In the opening round of the 1949 season against South Adelaide Churchett kicked 13.7 after which he was described in The Football Budget as “essentially a ground player and relies upon his uncanny shooting for goal with either foot.”

While Churchett’s skills remained a solo performance at the Bay, a contemporary was taking it to a team level. Norwood captain-coach Jack Oatey had a strong belief that skill rather than conditioning or strength ultimately wins games. First at Norwood then West Adelaide but most famously at Sturt, he spent training sessions turning his players into football artisans.

Oatey taught all his players the same kick Churchett had. In the late 1960s the Double Blues won five premierships in a row with a blend of speed and skill. In the 1968 grand final Peter Endersbee set the win up in the first quarter with two goals from kicks the television commentators called “backscrew punts”.

Somewhere along the line the kick became known as a “check side” and was eventually listed by the National Trust as a South Australian icon alongside Stobie poles and frog cakes. Victorian commentators simplified the name to a “banana kick” and it now flourishes with AFL players regularly spinning balls like Shane Warne leg breaks for goals.

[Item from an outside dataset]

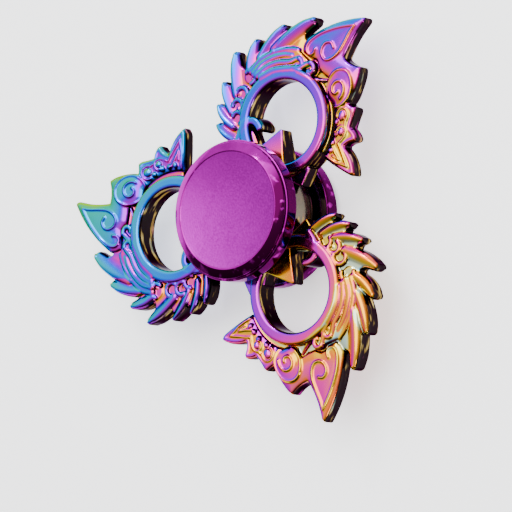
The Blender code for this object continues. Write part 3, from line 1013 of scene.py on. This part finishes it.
def anodised(name, colour, edge_colour, roughness, grain_depth, grain_scale, sparkle_share):
    """Dyed aluminium: fine grain, faint turning marks, an uneven dye and darker sides that can sparkle."""
    shader = Shader(name, Metallic=1.0, Specular_Tint=(0.9, 0.5, 0.9, 1))
    coordinates = shader.node("ShaderNodeTexCoord").outputs
    place = coordinates["Object"]
    at = shader.axes(place)
    facing = shader.axes(coordinates["Normal"])
    grain = shader.noise(place, grain_scale, 3.0)
    shade = shader.math("MULTIPLY_ADD", shader.noise(place, 160.0, 2.0), 0.5, grain)
    shade = shader.math("MULTIPLY_ADD", at["Y"], DYE_PER_Y, shade)
    deep = tuple(value * DEEP_SHARE for value in colour)
    dye = shader.ramp(shade, ((0.45, deep), (1.0, colour)))
    side = shader.math("MULTIPLY_ADD", facing["X"], EDGE_LEAN_X, shader.math("ABSOLUTE", facing["Z"]))
    side = shader.math("MULTIPLY_ADD", facing["Y"], EDGE_LEAN_Y, side)
    sparkle = shader.scaled(shader.noise(place, 650.0, 2.0), *SPARKLE_LIMITS, 0.0, sparkle_share)
    edge = shader.mix(sparkle, (*edge_colour, 1), (*colour, 1))
    shader.link(shader.mix(shader.scaled(side, *EDGE_LIMITS), edge, dye), "Base Color")
    shader.link(shader.scaled(grain, *GRAIN_LIMITS, roughness * 0.85, roughness * 1.15), "Roughness")
    turning = shader.node(
        "ShaderNodeTexWave",
        {"Vector": place, "Scale": 900.0, "Distortion": 0.4},
        wave_type="RINGS",
        rings_direction="Z",
    )
    height = shader.math("MULTIPLY_ADD", turning.outputs["Fac"], TURNING_SHARE, grain)
    shader.bumpy(height, grain_depth, 0.00006)
    return shader.material


def plain_metal(name, colour, roughness):
    """A metal with fine grain in its roughness and its colour."""
    shader = Shader(name, Metallic=1.0, Base_Color=(*colour, 1))
    grain = shader.noise(shader.node("ShaderNodeTexCoord").outputs["Object"], 600.0, 3.0)
    shader.link(shader.scaled(grain, *GRAIN_LIMITS, roughness * 0.8, roughness * 1.25), "Roughness")
    darker = tuple(value * 0.9 for value in colour)
    shader.link(shader.ramp(grain, ((0.3, darker), (0.7, colour))), "Base Color")
    return shader.material


def dress_cad_nodes():
    """Gives each node that keeps its CAD mesh the metal whose key is the longest start of its name."""
    steel = plain_metal("bearing_steel", srgb(205, 206, 210), 0.22)
    balls = plain_metal("ball_steel", srgb(225, 226, 230), 0.08)
    brass = plain_metal("cage_brass", srgb(205, 170, 100), 0.3)
    screw = plain_metal("screw_steel", srgb(90, 90, 96), 0.35)
    finishes = {"bearing": steel, "ball_cage": brass, "ball": balls, "centre": screw}
    finishes.update({"front_washer": screw, "rear_washer": screw})
    for name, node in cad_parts.items():
        match = [key for key in finishes if name.startswith(key)]
        if match:
            node.data.materials.clear()
            node.data.materials.append(finishes[max(match, key=len)])


# ---------------------------------------------------------------- stage, lights and camera

CAMERA_PLACE = Vector((0.3660, 0.0841, 0.4812))
CAMERA_BACK = Vector((0.5960, 0.1473, 0.7893))
CAMERA_UP = Vector((-0.3571, 0.9291, 0.0963))
CAMERA_LENS = 283.7
SENSOR_WIDTH = 36

FLOOR_SIZE = 6
FLOOR_GLOW = 0.92

# The world's light comes from this side, and falls off between two places along it
WORLD_FROM = (-0.4, 0.6, 0.69)
WORLD_PLACES = (-0.25, 0.82)
WORLD_STRENGTHS = (0.06, 2.1)

# Lamps that face the origin: direction, distance, side length and power
LAMPS = {
    "key": ((-0.1, 0.35, 0.93), 0.6, 0.6, 5),
    "rim": ((0.85, -0.25, 0.47), 0.5, 0.12, 0.5),
    "glint": ((-0.45, 0.6, 0.66), 0.5, 0.05, 0.5),
}


def add_floor():
    """A plain pale floor that glows a little, under the spinner."""
    bpy.ops.mesh.primitive_plane_add(size=FLOOR_SIZE, location=(0, 0, CAD_LOW.z))
    floor = bpy.context.object
    floor.name = "floor"
    shader = Shader("floor", Base_Color=(0.9, 0.9, 0.91, 1), Roughness=0.55)
    shader.principled.inputs["Emission Color"].default_value = (1, 1, 1, 1)
    shader.principled.inputs["Emission Strength"].default_value = FLOOR_GLOW
    floor.data.materials.append(shader.material)


def add_lamp(name, direction, distance, size, power):
    light = bpy.data.lights.new(name, "AREA")
    light.size = size
    light.energy = power
    lamp = bpy.data.objects.new(name, light)
    bpy.context.scene.collection.objects.link(lamp)
    towards = Vector(direction).normalized()
    lamp.location = towards * distance
    lamp.rotation_mode = "QUATERNION"
    lamp.rotation_quaternion = towards.to_track_quat("Z", "Y")


def add_world():
    """Soft light that is strongest from WORLD_FROM and falls off towards the other side."""
    world = bpy.data.worlds.new("studio")
    world.use_nodes = True
    tree = world.node_tree
    place = tree.nodes.new("ShaderNodeTexCoord")
    along = tree.nodes.new("ShaderNodeVectorMath")
    along.operation = "DOT_PRODUCT"
    along.inputs[1].default_value = WORLD_FROM
    tree.links.new(place.outputs["Generated"], along.inputs[0])
    fall = tree.nodes.new("ShaderNodeMapRange")
    tree.links.new(along.outputs["Value"], fall.inputs["Value"])
    for socket, value in enumerate(WORLD_PLACES + WORLD_STRENGTHS, start=1):
        fall.inputs[socket].default_value = value
    background = tree.nodes["Background"]
    background.inputs["Color"].default_value = (0.97, 0.98, 1.0, 1)
    tree.links.new(fall.outputs[0], background.inputs["Strength"])
    bpy.context.scene.world = world


def add_camera():
    """The photograph's viewpoint."""
    data = bpy.data.cameras.new("camera")
    data.sensor_width = SENSOR_WIDTH
    data.lens = CAMERA_LENS
    data.clip_start = 0.01
    camera = bpy.data.objects.new("camera", data)
    bpy.context.scene.collection.objects.link(camera)
    back = CAMERA_BACK.normalized()
    side = CAMERA_UP.cross(back).normalized()
    up = back.cross(side)
    camera.matrix_world = Matrix.Translation(CAMERA_PLACE) @ Matrix((side, up, back)).transposed().to_4x4()
    bpy.context.scene.camera = camera


add_world()
add_floor()
for name, settings in LAMPS.items():
    add_lamp(name, *settings)
add_camera()
dress_cad_nodes()
wing_pieces(rainbow_zinc("rainbow_zinc", WING_WALL))
hub_piece(rainbow_zinc("hub_zinc", HUB_WALL))
satin = anodised("satin_purple", **SATIN)
polished = anodised("polished_purple", **POLISHED)
inside = anodised("cap_inside", **CAP_INSIDE)
cap_pieces([satin, polished, inside])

Colin Churchett followed the development of the game and the kick throughout his life. Several years ago we met in his modest home and after a cup of tea he produced this photograph of a match against Norwood. Churchett is on the run and dropping the ball “check-side” onto his boot.

“I kicked a lot of goals from it in my time,” he said softly tapping the photo with his finger. “Now everyone is doing it.”